I stopped off at a nearby convenience store to buy a couple of loaves of bread after they had run out at the food tent, and was tempted to order myself an Indian takeaway but decided to have homemade curry from my freezer. Curry, wine, chocolate was my recovery meal!
Sunday morning I went to see the finish of the 24 hour. The eventual winner, Nicole, was looking strong and still running which was remarkable (most people were walking by now). Barry was in second place overall (first male) and on track for a PB. It was great to see such amazing performances – Nicole ended up breaking the course record and Barry got his PB. They were both worthy winners! Most of the 24 hour runners  were looking a little worse for wear at the presentation!

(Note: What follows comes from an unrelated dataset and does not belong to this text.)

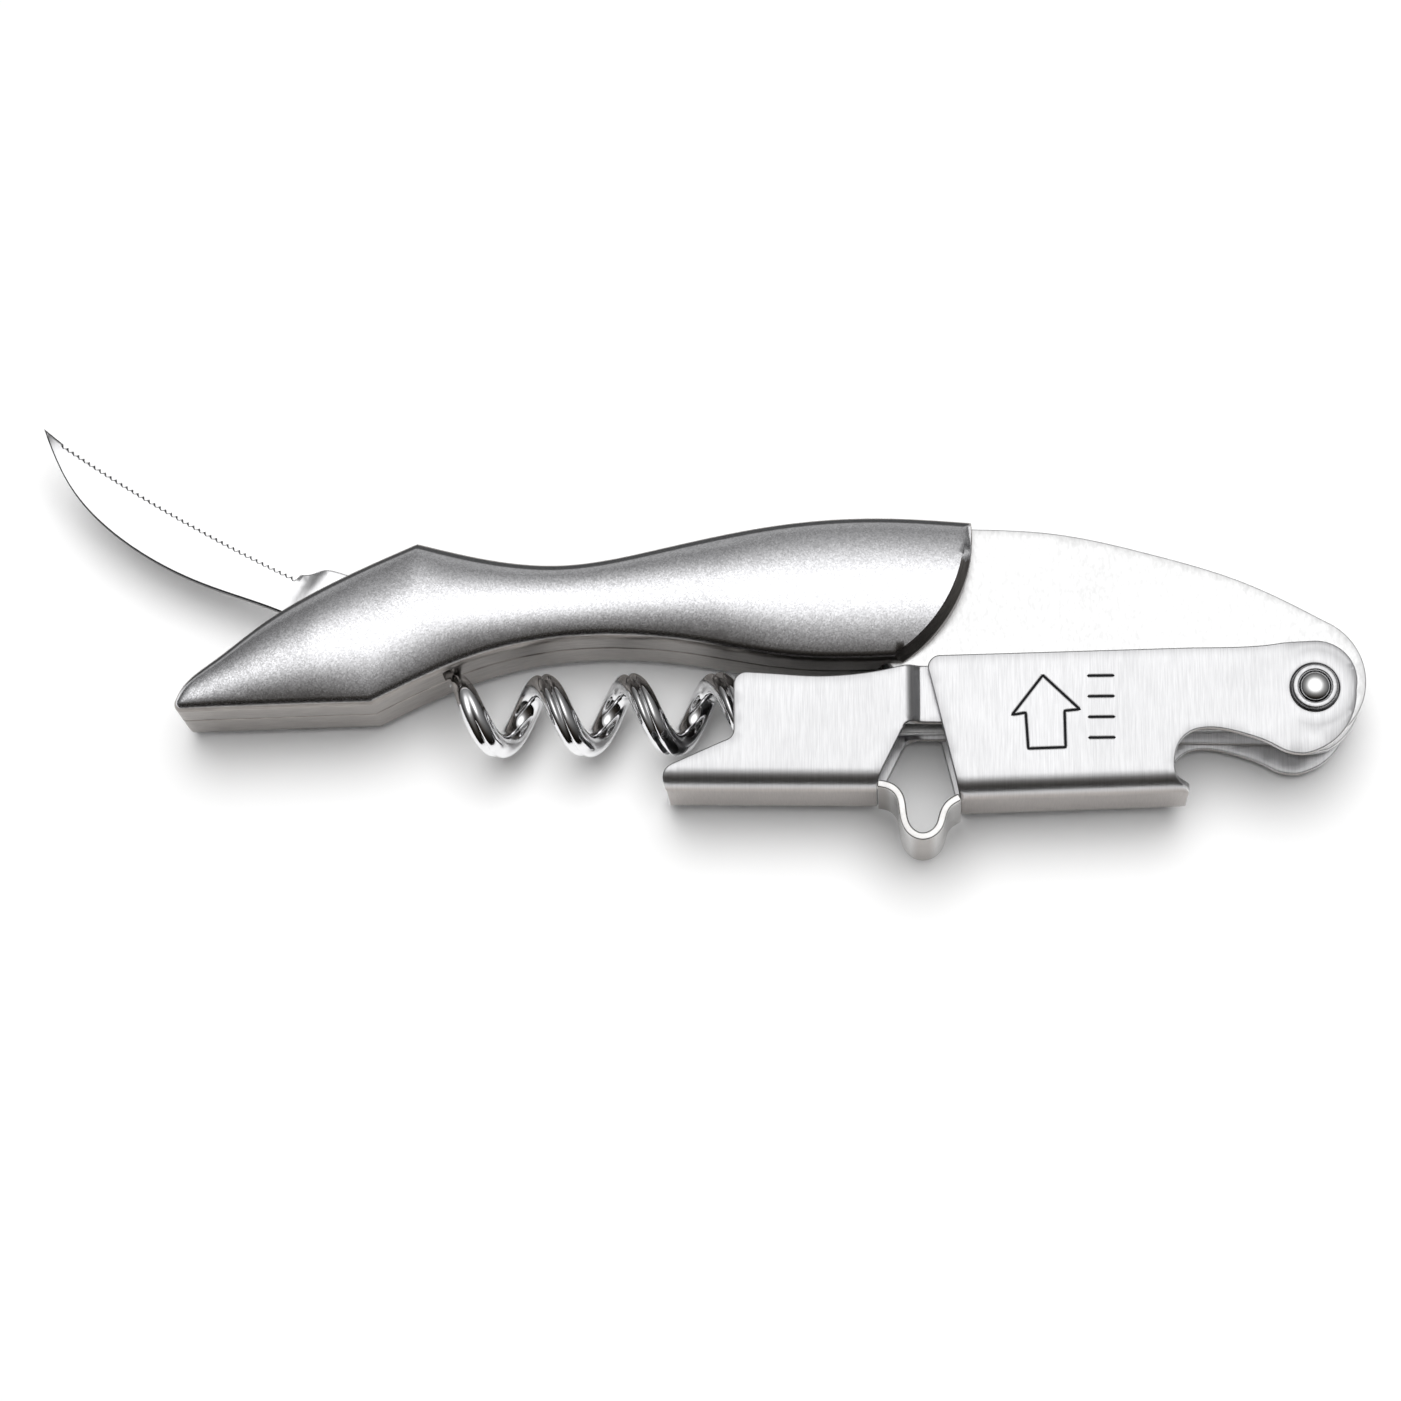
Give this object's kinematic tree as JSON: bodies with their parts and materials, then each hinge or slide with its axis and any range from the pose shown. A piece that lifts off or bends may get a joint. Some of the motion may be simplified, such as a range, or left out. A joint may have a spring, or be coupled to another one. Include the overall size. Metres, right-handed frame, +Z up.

In preparation for this event I re-read last year’s blog. I am very happy with how my run went and I managed to avoid making the same mistakes as last year. I said last year that I would like to do the 24 hour ‘one day’. Without Gold Coast the week before, next year could have been the year for it. But now, unfinished business and all, I am determined to give the 6 hour another crack. If I can come into it fresh, unlike the last 2 years, I’m confident I can get another PB, and who knows, maybe I might even go one better than this year!
I was talking to Sarah and Robbie on Sunday morning (Robbie had pulled the pin due to injury but not before completing 100k for the first time – remarkable given that for a lot of it he was wearing what looked a lot like full scuba gear!)  and Sarah had said she had struggled with the loop concept -she has the endurance but feels she is much better suited to trails. Which got me thinking. I love road running, trail and even track. But maybe loops are my ‘thing’! I’ve done 2 6 hour races now and finished second both times, and got first female in a 100k loop race. Weirdly enough, I seem to enjoy the monotony! 

Well done to everyone who participated this year and ESPECIALLY to all the volunteers and of course Ben for making it all happen! See you again next year!